Facce nuove, cognomi vecchi I «parenti di» invadono le Regioni

Volti nuovi, signore e signori, la politica si rinnova. E che importa se i cognomi sono vecchi, per la precisione quelli dei loro vecchi. La stirpe non mente, e pazienza se poi ai «figli di» si affiancano pure le «mogli e compagne e fidanzate di», lorsignori le hanno scelte e tanto vi basti a garanzia. Càpita così che lo Stivale si sia fatto tacco 12, con l’ingresso nei consigli regionali di un’armata di donne da far impallidire le quote rosa.
In Campania è andata in scena la rivincita di Sandra Lonardo in Mastella, eletta nonostante il divieto di dimorare a casa sua, Ceppaloni, causa inchiesta giudiziaria. In Lazio ce l’ha fatta Isabella Rauti, a scelta figlia di Pino o moglie di Gianni Alemanno il sindaco di Roma, insomma una che mastica politica da generazioni. In Lombardia è entrata Elisabetta Fatuzzo, nella lista dei Pensionati fondata da papà Carlo. Ma è alla Liguria che va la palma della riscossa in gonnella. Pieno di voti ha fatto Raffaella Paita, spezzina eletta col Pd, moglie dell’ex consigliere regionale Margherita e attuale presidente dell’Autorità portuale di Genova Luigi Merlo. Raccontano che ce l’ha fatta nonostante il marito, e sfoderano l’aneddoto di lui che nel tentativo di aiutarla chiama gli amici: «Conosci la Paita?». «Sì, una iena». «Sì, ecco, a parte che è mia moglie...». L’exploit inaspettato, però, è stato quello di Roberta Gasco, soprannominata «mastellina» perché fidanzata di Elio, il figlio di Clemente, e come il suocero già Udeur oggi Pdl: alle scorse elezioni era blindata nel listino del governatore Claudio Burlando, ora siede all’opposizione forte di 4.123 voti. Marylin Fusco, compagna del segretario Idv Giovanni Paladini che nel frattempo si è «spostato» in Parlamento e che l’ha «imposta» alla vicepresidenza come condizione pre elettorale. Così, nessuno ha avuto il coraggio di criticare l’elezione di Marco Scajola, che chiamano «il nipotino» causa zio Claudio, il ministro; lui del resto si è reso inattaccabile con la bellezza di 11.327 voti in quel di Imperia. Il nome aiuta, si dirà. Mica sempre, dicono loro. Michele Dell’Utri, per dire, è convinto di avercela fatta nonostante il cognome: «Non sono parente» ha ripetuto per tutta la campagna elettorale pro Mercedes Bresso in Piemonte. C’è poi la teoria di Renzo Bossi il figlio di Umberto. Il «fu trota» oggi aspirante delfino, incoronato da oltre 12mila bresciani all’assemblea lombarda, alla Zanzara di Radio24 ha spiegato che sì, nell’immediato la via è facilitata, ma sul lungo periodo il cognome può essere un boomerang, «perché da te la gente si aspetta di più». Magari minori aspettative peseranno sui «parenti di» meno noti, come Andrea Buquicchio, raro esempio di «marito di», essendo sposato con la senatrice Patrizia Bugnano dell’Idv.

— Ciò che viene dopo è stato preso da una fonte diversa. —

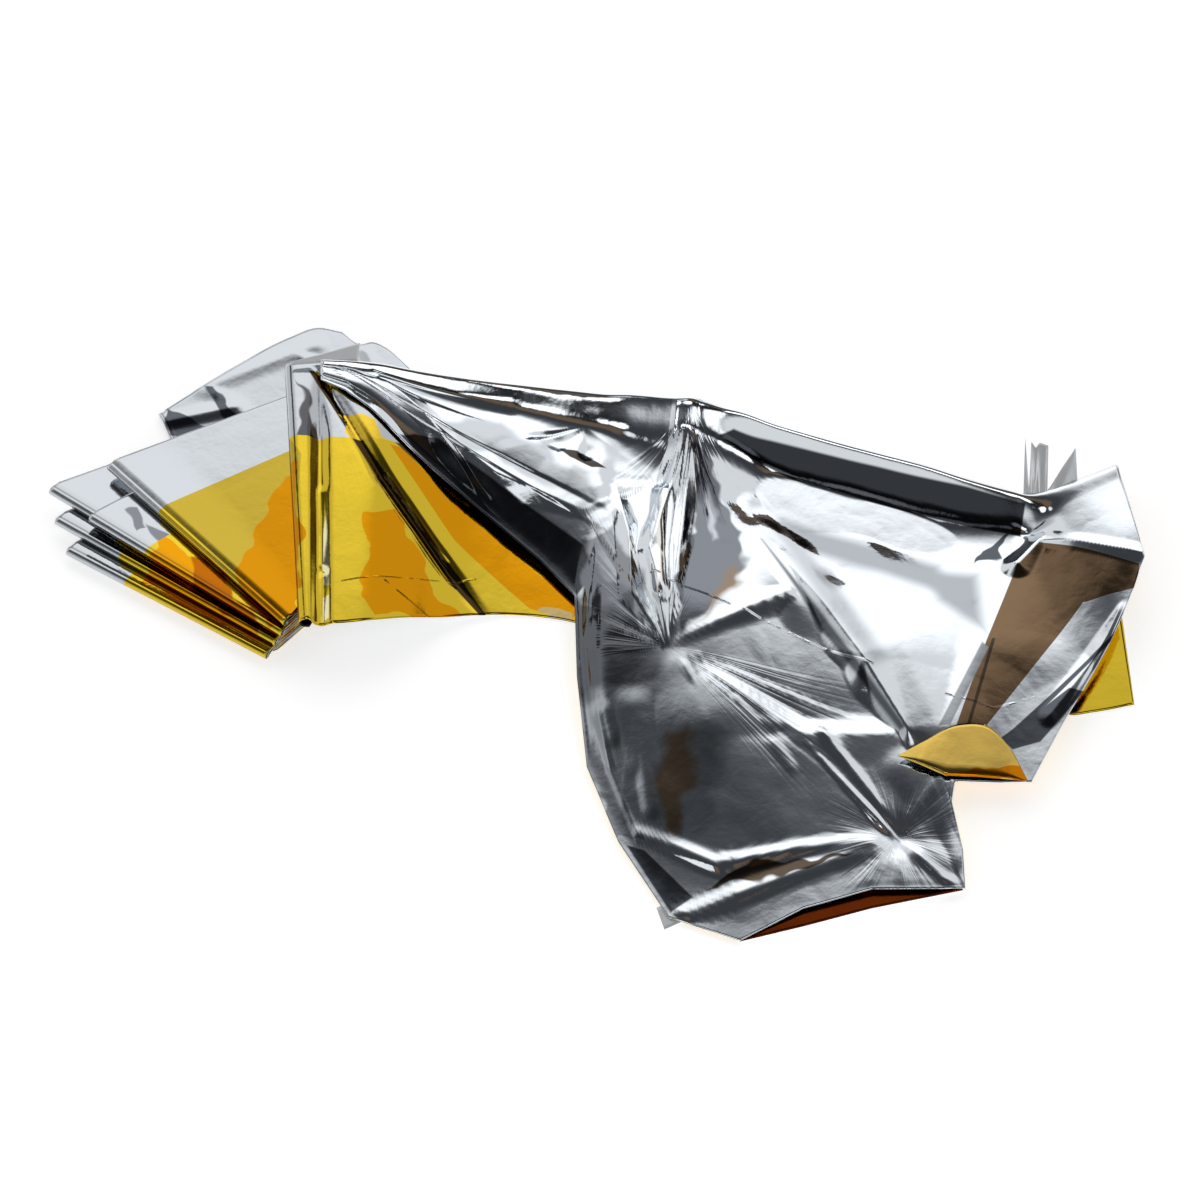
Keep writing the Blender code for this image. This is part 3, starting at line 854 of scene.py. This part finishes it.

Che poi, c’è cognome e cognome. Tirano ancora gli Zecchino: Ettore, figlio dell’ex ministro Ortensio, è stato eletto in Campania nell’Alleanza di centro; gli Sbardella: Pietro, il figlio dello «squalo» Vittorio, è entrato nell’assemblea laziale con l’Udc; e naturalmente i La Russa: Romano, fratello del ministro Ignazio, è stato riconfermato in Lombardia. Il cognome Levi Montalcini invece pare abbia perso charme, nonostante il Nobel: la nipote di Rita, Piera, è rimasta fuori dall’assemblea piemontese, terra dura quella se pure il ministro Gianfranco Rotondi a Torino è stato punito con 172 misere preferenze, e sì che ci metteva la faccia, mica un parente.

Bocciati anche in Lombardia Andrea Tremaglia nipote di Mirko; in Campania Angelo Gava, figlio di Antonio il «vicerè» di Napoli; in Puglia Mario Cito il figlio di Giancarlo, l’ex sindaco di Taranto che capeggiò la «Marcia su Mantova» contro la Lega Nord e poi si candidò a sindaco di Milano con lo slogan: «Voglio tarantizzare Milano», fallendo inspiegabilmente l’obiettivo. Restando nella terra di Nichi Vendola, invece, col Pd ha vinto la corsa da Barletta a Bari Ruggiero Mennea, pro-cugino di Pietro, lo spinter recordman mondiale. Buon sangue non mente.